→ **SOURCE RECORDS**:
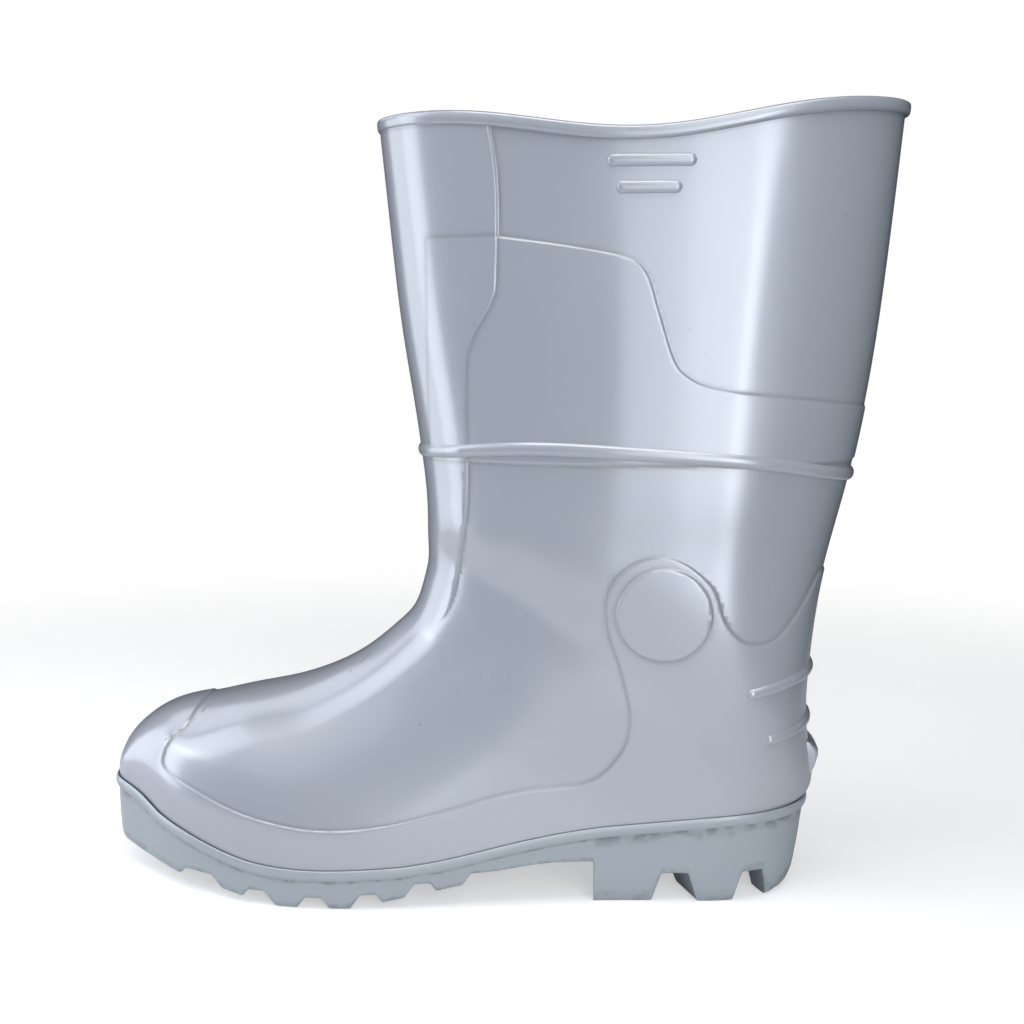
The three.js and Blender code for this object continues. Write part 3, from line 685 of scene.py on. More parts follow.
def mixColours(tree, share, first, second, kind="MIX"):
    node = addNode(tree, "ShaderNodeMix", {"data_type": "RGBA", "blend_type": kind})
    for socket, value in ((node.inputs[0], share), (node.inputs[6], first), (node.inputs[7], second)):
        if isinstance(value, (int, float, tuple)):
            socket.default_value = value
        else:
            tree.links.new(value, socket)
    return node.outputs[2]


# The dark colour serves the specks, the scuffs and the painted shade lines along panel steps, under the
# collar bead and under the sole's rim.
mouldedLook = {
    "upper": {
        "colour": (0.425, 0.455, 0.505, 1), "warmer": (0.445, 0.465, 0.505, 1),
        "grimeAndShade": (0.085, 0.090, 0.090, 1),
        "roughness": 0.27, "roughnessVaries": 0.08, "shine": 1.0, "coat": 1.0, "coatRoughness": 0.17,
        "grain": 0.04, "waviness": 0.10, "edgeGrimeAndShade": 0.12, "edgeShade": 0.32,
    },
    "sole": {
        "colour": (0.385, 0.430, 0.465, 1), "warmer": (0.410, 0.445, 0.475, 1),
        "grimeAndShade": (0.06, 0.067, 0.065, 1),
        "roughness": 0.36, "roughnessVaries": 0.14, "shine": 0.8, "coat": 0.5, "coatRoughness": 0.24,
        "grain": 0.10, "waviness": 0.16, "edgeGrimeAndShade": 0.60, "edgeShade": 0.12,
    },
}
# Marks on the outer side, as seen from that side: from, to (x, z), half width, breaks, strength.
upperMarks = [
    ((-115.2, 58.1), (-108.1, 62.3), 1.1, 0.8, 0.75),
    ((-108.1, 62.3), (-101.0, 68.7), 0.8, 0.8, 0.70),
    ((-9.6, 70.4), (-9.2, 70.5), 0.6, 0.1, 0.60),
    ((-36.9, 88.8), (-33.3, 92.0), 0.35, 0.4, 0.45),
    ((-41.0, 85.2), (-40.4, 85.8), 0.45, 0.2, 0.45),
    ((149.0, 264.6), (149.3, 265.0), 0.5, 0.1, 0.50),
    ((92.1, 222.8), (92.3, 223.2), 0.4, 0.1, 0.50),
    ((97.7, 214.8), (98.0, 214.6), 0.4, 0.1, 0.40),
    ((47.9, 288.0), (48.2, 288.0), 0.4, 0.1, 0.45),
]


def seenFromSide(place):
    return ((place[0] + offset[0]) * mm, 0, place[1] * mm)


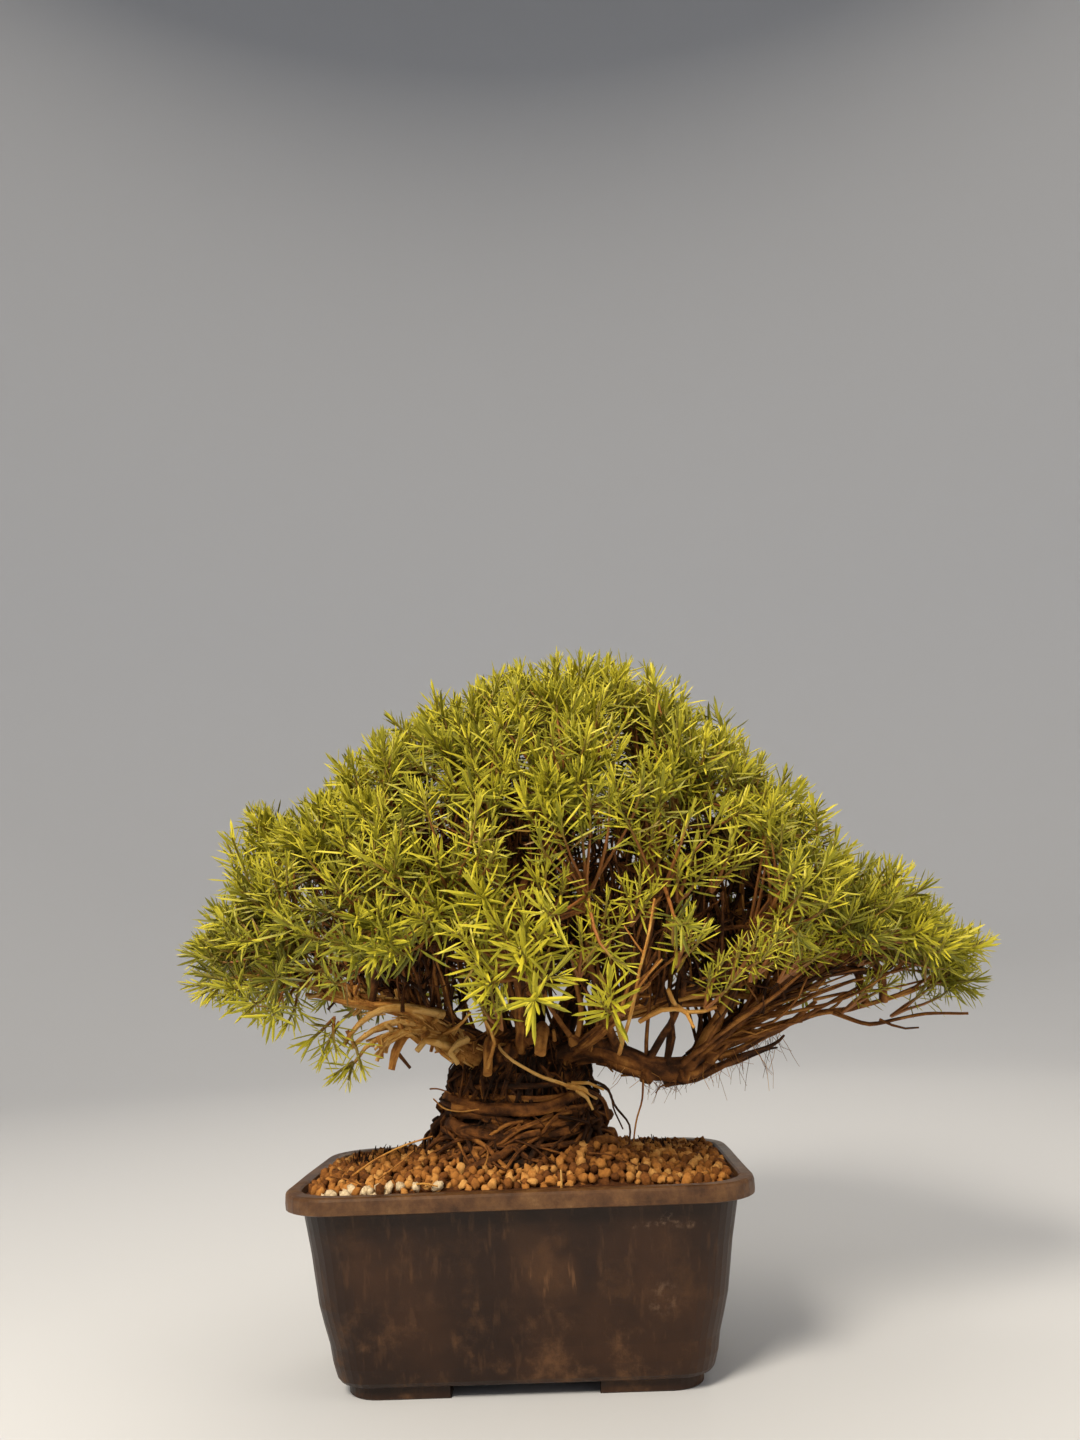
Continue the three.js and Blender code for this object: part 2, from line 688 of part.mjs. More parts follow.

→ **STATED GOAL**:
Copy each line above that contains the string "part".

→ **RESULT OF THE EXERCISE**:
The three.js and Blender code for this object continues. Write part 3, from line 685 of scene.py on. More parts follow.
Continue the three.js and Blender code for this object: part 2, from line 688 of part.mjs. More parts follow.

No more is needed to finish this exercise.